Charity’s Cheap Absolution (#326)

Luke Sanders was a sweet man. He and I would exchange greetings outside the parish office where I served as rector. He’d always smile and offer an encouraging word for me. “What’s the good word today, Luke?” I’d say. And he’d say something like, “God’s good all the time” or “I’m blessed today.” Luke lived on the street when he wasn’t living in our shelter for homeless persons nearby. Sometimes he’d be denied entry to the shelter if he were too drunk and disorderly. So, he’d just hang out around our church block that included the shelter as well as a community kitchen that fed him and hundreds of others each day. When he was “plastered,” he wasn’t easy to deal with. I recall the times we had to pull him from the middle of our busy street where he had been “directing traffic” (in his altered state, he saw that as his important public service).

When Luke wasn’t wild-eyed drunk, he was a pleasant companion. Earlier in life he’d been an accomplished Golden Gloves boxer. I know this because he showed me old pictures of him in the ring wearing a boxing belt with his name on it. He had family (we all have family, somewhere, right?), but I could never know when he talked about his wife and children whether they were real or just a distorted memory from an alcoholic fog. Of course, I was always too busy to listen to him more.

One hot summer we didn’t see Luke for a few days. That wasn’t at all unusual. He’d occasionally get arrested for drunk and disorderly conduct and spend time in jail. But then we noticed an awful odor from the window well in front of the Parish Hall. We found his body there. The autopsy determined he died of heat stroke and dehydration. A few days later, with the full Burial Office of the Church, we buried his remains in our church’s columbarium grounds. Presiding at his burial didn’t assuage my conscience.

We failed Luke Sanders. More accurately, I failed Luke Sanders. We housed him. We fed him. We pulled him off the street when he was a danger to himself and others, but we failed him. Our charity toward Luke, as Dr. Bob Lupton of Focused Neighborhood Strategies in Atlanta would say, was “toxic.” I knew his addiction was a disease and not a personal moral failing, but along with others, I settled for dispensing charity toward him. We did this, all the while patting ourselves on the back for how “Christian” we were toward him and toward others, who like him, were suffering.

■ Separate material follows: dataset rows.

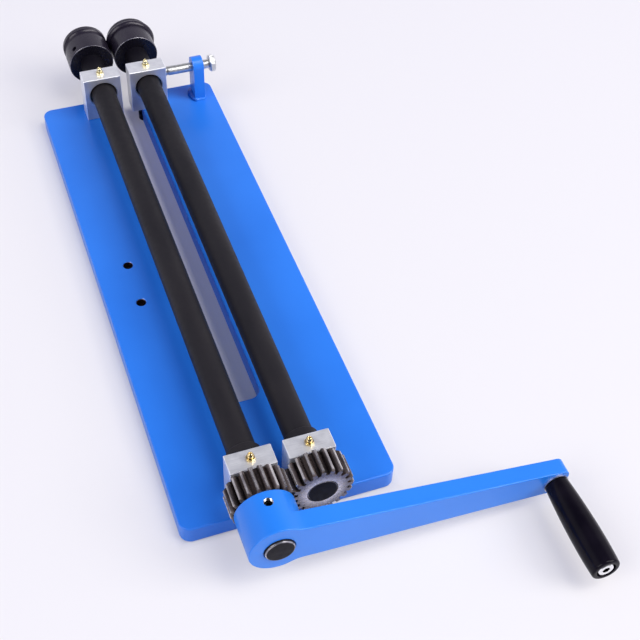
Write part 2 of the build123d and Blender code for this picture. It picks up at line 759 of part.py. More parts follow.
def main():
    """Builds every node in its place."""
    os.makedirs("parts", exist_ok=True)
    fixed_top = screw_top(screw_head_height, screw_length)
    guide_top = screw_top(guide_head_height, guide_screw_length)
    near_low, near_high, far_low, far_high = fixed_screw_places()
    slide_lift = slide_head_clearance - slide_gap
    slide_top = guide_top + slide_lift

    write("base_plate", base_plate())
    write("adjuster_lug", adjuster_lug())
    write("lug_weld", lug_weld())
    near_holes = [(near_low[0], screw_diameter, fixed_top), (near_high[0], screw_diameter, fixed_top)]
    far_holes = [(far_low[0], screw_diameter, fixed_top), (far_high[0], screw_diameter, fixed_top)]
    write("near_fixed_block", bearing_block(lower_x, near_block_y, 0, near_holes))
    write("far_fixed_block", bearing_block(lower_x, far_block_y, 0, far_holes))
    pivot_holes = [(upper_x, guide_screw_diameter, guide_top)]
    slide_holes = [(slide_x, guide_screw_diameter, slide_top)]
    write("near_pivot_block", bearing_block(upper_x, near_block_y, slide_gap, pivot_holes))
    write("far_sliding_block", bearing_block(upper_x, far_block_y, slide_gap, slide_holes))
    write("pivot_screw", guide_screw(upper_x, near_block_y, 0))
    write("slide_screw", guide_screw(slide_x, far_block_y, slide_lift))
    write("near_screw_left", fixed_screw(*near_low))
    write("near_screw_right", fixed_screw(*near_high))
    write("far_screw_left", fixed_screw(*far_low))
    write("far_screw_right", fixed_screw(*far_high))
    for name, x, y in (
        ("near_fixed", lower_x, near_block_y),
        ("far_fixed", lower_x, far_block_y),
        ("near_pivot", upper_x, near_block_y),
        ("far_sliding", upper_x, far_block_y),
    ):
        write(f"{name}_bush", bush(x, y))
        write(f"{name}_nipple", nipple(x, y))

    shaft_radius = shaft_diameter / 2
    spigot_radius = die_bore_diameter / 2
    gear_mid_y = (gear_front_y + gear_back_y) / 2
    lower_gear_angle = lower_gear_screw_angle
    upper_gear_angle = lower_gear_screw_angle + degrees(pi / gear_teeth)
    collar_dimple = (collar_mid_y, collar_screw_diameter, shaft_radius, collar_screw_angle)
    write("lower_shaft", shaft(hub_front_y - lower_shaft_nose, lower_x, [
        collar_dimple,
        (gear_mid_y, small_set_diameter, shaft_radius, lower_gear_angle),
        (hub_screw_y, large_set_diameter, shaft_radius, hub_screw_angle),
        (die_screw_y, small_set_diameter, spigot_radius, lower_die_screw_angle),
    ]))
    write("upper_shaft", shaft(gear_front_y - upper_shaft_nose, upper_x, [
        collar_dimple,
        (gear_mid_y, small_set_diameter, shaft_radius, upper_gear_angle),
        (die_screw_y, small_set_diameter, spigot_radius, upper_die_screw_angle),
    ]))
    write("lower_collar", collar(lower_x))
    write("upper_collar", collar(upper_x))
    write("lower_collar_screw", collar_set(lower_x))
    write("upper_collar_screw", collar_set(upper_x))
    tooth_step = degrees(2 * pi / gear_teeth)
    write("lower_gear", spur_gear(lower_x, tooth_step / 2, lower_gear_angle))
    write("upper_gear", spur_gear(upper_x, 0, upper_gear_angle))
    write("lower_gear_screw", small_set(lower_x, gear_mid_y, shaft_radius, lower_gear_angle))
    write("upper_gear_screw", small_set(upper_x, gear_mid_y, shaft_radius, upper_gear_angle))
    write("lower_die", lower_die())
    write("upper_die", upper_die())
    write("lower_die_screw", small_set(lower_x, die_screw_y, spigot_radius, lower_die_screw_angle))
    write("upper_die_screw", small_set(upper_x, die_screw_y, spigot_radius, upper_die_screw_angle))
    write("crank_arm", crank_arm())
    write("hub_screw", hub_set())
    write("grip_spindle", grip_spindle())
    write("grip_washer", grip_washer())
    write("handle_grip", handle_grip())
    write("adjuster_screw", adjuster_screw())
    write("thrust_tip", thrust_tip())
    tilt = degrees(asin(opening_travel / (far_block_y - near_block_y)))
    print(f"shaft axes x {lower_x:.2f} and {upper_x:.2f}, z {axis_z:.2f}")
    print(f"pivot ({upper_x:.2f}, {near_block_y:.2f}), full tilt {tilt:.4f} deg")
    turns = opening_travel / adjuster_pitch
    print(f"adjuster x {tip_face_x:.2f} y {far_block_y:.2f} z {adjuster_z:.2f}, turns {turns:.3f}")
    print(f"grip axis x {handle_x:.2f} z {handle_z:.2f}, y {grip_end_y:.2f} to {grip_start_y:.2f}")
    print(f"dies y {die_near_y:.2f} to {die_far_y:.2f}, hub front y {hub_front_y:.2f}")


lower_gear_screw_angle = -90.0

if __name__ == "__main__":
    main()
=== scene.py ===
# %% [markdown]
# A bead roller on a pale studio floor. The machine is a thick painted plate with an open throat, two steel
# shafts in aluminium blocks, a pair of gears, a crank and two dies. The exact solids come from the packed
# frame, so this lesson adds what a solid alone doesn't have: surfaces, edges that catch the light, a real
# thread, and the lights and camera of the picture.

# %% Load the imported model
import json
from math import pi, radians, tau

import bmesh
import bpy
import numpy as np
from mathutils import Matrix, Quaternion, Vector


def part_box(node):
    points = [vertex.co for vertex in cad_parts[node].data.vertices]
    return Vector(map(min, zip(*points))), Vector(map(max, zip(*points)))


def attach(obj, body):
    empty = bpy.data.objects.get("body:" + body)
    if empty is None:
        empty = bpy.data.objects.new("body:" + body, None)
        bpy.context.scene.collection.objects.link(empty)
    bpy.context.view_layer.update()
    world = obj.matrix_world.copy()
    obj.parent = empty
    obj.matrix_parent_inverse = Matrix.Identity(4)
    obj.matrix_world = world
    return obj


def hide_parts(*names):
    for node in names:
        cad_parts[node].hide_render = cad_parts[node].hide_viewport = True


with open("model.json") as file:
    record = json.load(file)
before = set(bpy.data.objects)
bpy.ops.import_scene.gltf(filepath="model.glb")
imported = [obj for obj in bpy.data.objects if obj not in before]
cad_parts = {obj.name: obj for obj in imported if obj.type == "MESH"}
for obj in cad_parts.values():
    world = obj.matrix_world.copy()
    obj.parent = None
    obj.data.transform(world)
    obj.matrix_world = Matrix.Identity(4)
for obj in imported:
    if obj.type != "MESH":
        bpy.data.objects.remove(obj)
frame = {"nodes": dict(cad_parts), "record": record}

MM = 0.001
bpy.context.view_layer.update()

# %% [markdown]
# The camera stands in front of the crank end, above and to the left, and looks down at the plate. It could
# be placed by eye, but then no edge would quite agree with the picture, so its place was worked out from
# the plate's corners. Three values fix it: where it stands, the point on the plate's top that sits in the
# middle of the picture, and a small roll about its line of sight.

# %% Camera
camera_place = Vector((-199.48, -815.06, 870.76)) * MM
camera_aim = Vector((90.93, -100.50, 18.50)) * MM
camera_roll = radians(3.079)
camera_lens = 68.77
camera_sensor = 36.0
camera_near = 10 * MM

camera = bpy.data.objects.new("camera", bpy.data.cameras.new("camera"))
camera.data.lens = camera_lens
camera.data.sensor_width = camera_sensor
camera.data.clip_start = camera_near
camera.location = camera_place
camera.rotation_mode = "QUATERNION"
level = (camera_aim - camera_place).to_track_quat("-Z", "Y")
camera.rotation_quaternion = level @ Quaternion((0, 0, 1), camera_roll)
bpy.context.scene.collection.objects.link(camera)
bpy.context.scene.camera = camera
bpy.context.scene.view_settings.view_transform = "Standard"
print("camera is", round((camera_aim - camera_place).length, 3), "m from the plate")

# %% [markdown]
# Every material here is a small node tree. Trees could be drawn by hand in the editor, but a script can
# repeat them exactly. To keep the cells short, one helper makes a new material or world with its main
# shader, adds nodes and joins them, so that a cell reads like a list of steps.


# %% A small tool for node trees
class Tree:
    """Adds nodes to a new material or world and links them."""

    def __init__(self, name, owners=bpy.data.materials):
        self.owner = owners.new(name)
        self.owner.use_nodes = True
        self.nodes = self.owner.node_tree.nodes
        self.links = self.owner.node_tree.links
        self.shader = self.nodes.get("Principled BSDF") or self.nodes["Background"]
        self.output = self.nodes.get("Material Output") or self.nodes["World Output"]

    def add(self, kind, **values):
        """A new node; values that name an input set it, and the rest are properties."""
        node = self.nodes.new(kind)
        for key, value in values.items():
            if hasattr(node, key):
                setattr(node, key, value)
            else:
                node.inputs[key.replace("_", " ")].default_value = value
        return node

    def feed(self, socket, value):
        """Links a node's output to an input socket, or sets a plain number or colour on it."""
        if isinstance(value, bpy.types.NodeSocket):
            self.links.new(value, socket)
        else:
            socket.default_value = (*value, 1) if isinstance(value, tuple) else value

    def finish(self, **values):
        """Feeds the main shader's sockets by name and hands back the material."""
        for key, value in values.items():
            self.feed(self.shader.inputs[key.replace("_", " ")], value)
        return self.owner


# %% Patterns
def place_socket(tree, scale=(1, 1, 1), location=(0, 0, 0)):
    """The point on the piece in metres, stretched and moved."""
    where = tree.add("ShaderNodeTexCoord")
    mapping = tree.add("ShaderNodeMapping", Location=location, Scale=scale)
    tree.feed(mapping.inputs["Vector"], where.outputs["Object"])
    return mapping.outputs["Vector"]


def grain(tree, scale, stretch=(1, 1, 1), detail=2.0):
    """Noise with features of about 1/scale metres, drawn out where stretch is small."""
    noise = tree.add("ShaderNodeTexNoise", Scale=scale, Detail=detail)
    tree.feed(noise.inputs["Vector"], place_socket(tree, stretch))
    return noise.outputs["Fac"]


def spread(tree, value, low, high, start=0.3, end=0.7, ease="LINEAR"):
    """Turns a value between start and end into a number between low and high."""
    ranged = tree.add("ShaderNodeMapRange", From_Min=start, From_Max=end, To_Min=low, To_Max=high)
    ranged.interpolation_type = ease
    tree.feed(ranged.inputs["Value"], value)
    return ranged.outputs["Result"]


def mask(tree, value, zero_at=0.3, one_at=0.7, ease="LINEAR"):
    """Zero where the value is at one number, one where it is at another, and between them in proportion."""
    return spread(tree, value, 0.0, 1.0, zero_at, one_at, ease)


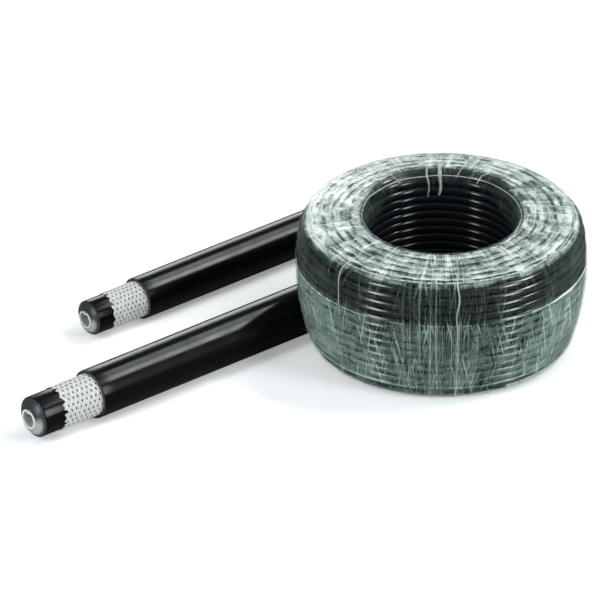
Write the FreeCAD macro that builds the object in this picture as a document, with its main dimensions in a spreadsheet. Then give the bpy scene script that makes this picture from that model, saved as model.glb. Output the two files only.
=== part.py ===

We in the Church dispense charity because it’s easier than the more difficult work of transformation and conversion of life. Dispensing charity makes us feel good about ourselves. Such charity dispensing though keeps the other person as an object of our good works. It doesn’t, as our Baptismal Covenant says, “respect their dignity.” Our behavior won’t change until we make our work to be more about the “good of the other” instead of “our good feelings.” Luke’s face still haunts me today. And appropriately so. I don’t want the haunting to go away. It’s a kick in my conscience’s backside reminding me that I had a hand in his death. I don’t want the cheap absolution from voices who say: “He was a drunk. You did the best you could.” I’ve heard such voices too many times and I know them to be lies. We didn’t do the best we could. I know I didn’t.